Ownership and assets

The primary virtue of outright buying is that you own your vehicle, and are therefore free to do with it as you please. It can be sold to recoup value, its life cycle can be dictated by the needs of the business and the economic environment, and it can be cheaper than a lease vehicle if you have the capital to buy it without taking out a loan.

While there are no extra costs associated with wear and tear or extra miles, both of these things affect the eventual resale value of your vehicles. For every extra mile you do, or every element of wear and tear that enters the equation as you prolong a vehicle’s lifespan, the money tied up in it begins to dwindle. For this reason, some small companies operate a policy of running commercial vehicles into the ground, bleeding every last drop of value from them before they are replaced.

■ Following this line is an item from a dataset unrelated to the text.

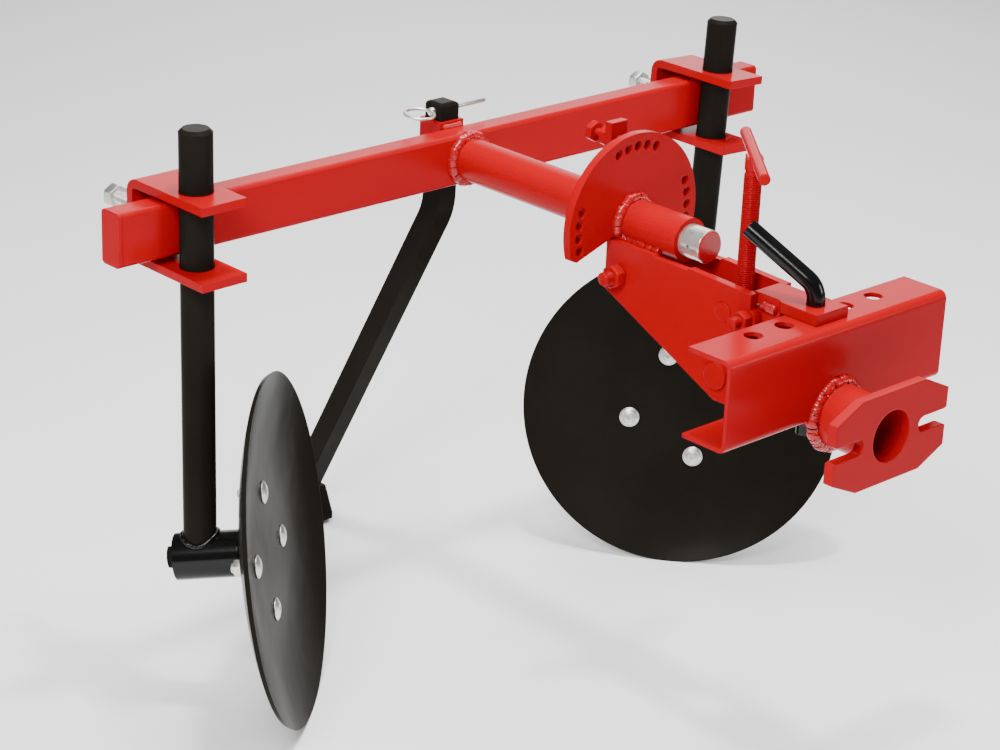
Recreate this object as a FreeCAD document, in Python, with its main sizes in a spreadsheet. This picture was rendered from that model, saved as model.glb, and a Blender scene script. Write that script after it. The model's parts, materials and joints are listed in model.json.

There are different tax implications for leasing and buying - depending on the usage of your vehicle. Lease hire agreements allow you to reclaim 50% of the VAT from your agreement even if the vehicle is used for personal as well as business purposes, and 100% if the vehicle is only used for business. If you’re buying outright, you can claim 100% VAT on a vehicle that is only used for business, but nothing if the vehicle is also used personally.

Also consider how your business is set up. If running a fleet is administratively problematic for you, it may be worth looking at a lease hire solution in which fleet management is a built-in part of the package.

Pay attention to the services offered by lease hire companies. The more services you need, the more likely it is that lease hire can offer you value over and above the ability to use new fleet vehicles for low initial outlay.

Finally, it’s worth taking a good look at the vehicular needs of your business. A joint approach, in which some vehicles are leased and some are owned outright, may be your best solution. Consider, for example, a fleet in which some vehicles are ideally used for home and business use, while others are used only for business. Purchasing your business-only vehicles, and leasing the vehicles with joint requirements, may be the most cost-effective method of managing your transport.